August 12, 2005

Do we need more religion? No

Recently there have been some calls for a revival in Christianity in order to face the challenge of Islamism. Obviously going for the take a fanatical cult to beat a fanatical cult approach. Pub Philosopher asks if a Christian rival is a good idea. His conclusion is not it is not, nor even particually British. His review through history points out a few nice examples to back up his claim, such as during the peak of British supremicy we where also less religious than some might claim, and also less than any of our rivals. The more telling one is the story of Muslim Arab civilisation which after centuries as a centre of scientific learning started to decay, and was accelerated by their taking up more fundimentalist forms of Islam in an attempt to retrieve their glory days:
There is an interesting parallel with medieval Islam here. As Bernard Lewis points out in his excellent book "What Went Wrong?" , Islamic fundamentalism began to reassert itself in the later middle ages, after the Arabs began to lose wars, first to their Iranian and Berber vassals and later, to Turkish and Mongol invaders from central Asia. Religious conservatives explained these defeats as punishment for abandoning traditional Islam. As a result, the Muslim world retreated from modernity and abandoned its pursuit of scientific knowledge. Thus began Islam's decline into the medieval ignorance and superstition that still holds it back today.

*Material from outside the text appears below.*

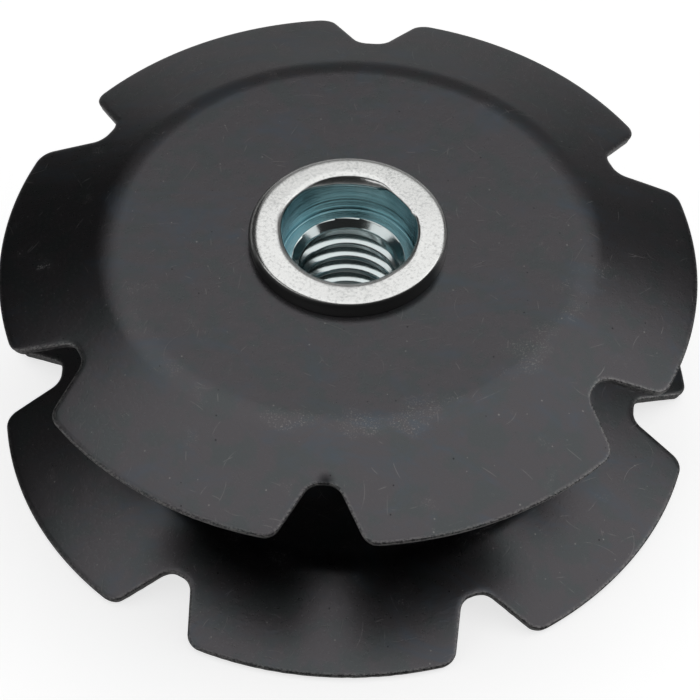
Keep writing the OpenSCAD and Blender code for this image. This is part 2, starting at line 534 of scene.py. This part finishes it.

A reassertion of religion as a way of revitalising society and recapturing the glories of the past did not work for the Arabs. It is unlikely to work for us either, for the simple reason that our glorious past wasn't as religious as we think.
Anywhere throughout history if you look to the most advanced and powerful civilisation in a region you will almost always find it to be the most liberal. With out liberty people are unable to pursue their dreams, which is what generates the artistic abundance that marks out a great civilisation, and spurs on the technological innovation that creates a powerful one.


Blogger chris said...

Neither Athens nor Rome was secular as we understand it today, Socrates was executed for introducing new Gods and corrupting the young. However I'll see if there is anything in Project Gutenburg on the subject for a bit of reading.

In fact there is only two states that I can think of that where founded with secularism in mind, revolutionary France and the USA. One foundered quickly in the morass of The Terror, while the other has reached heights never before seen.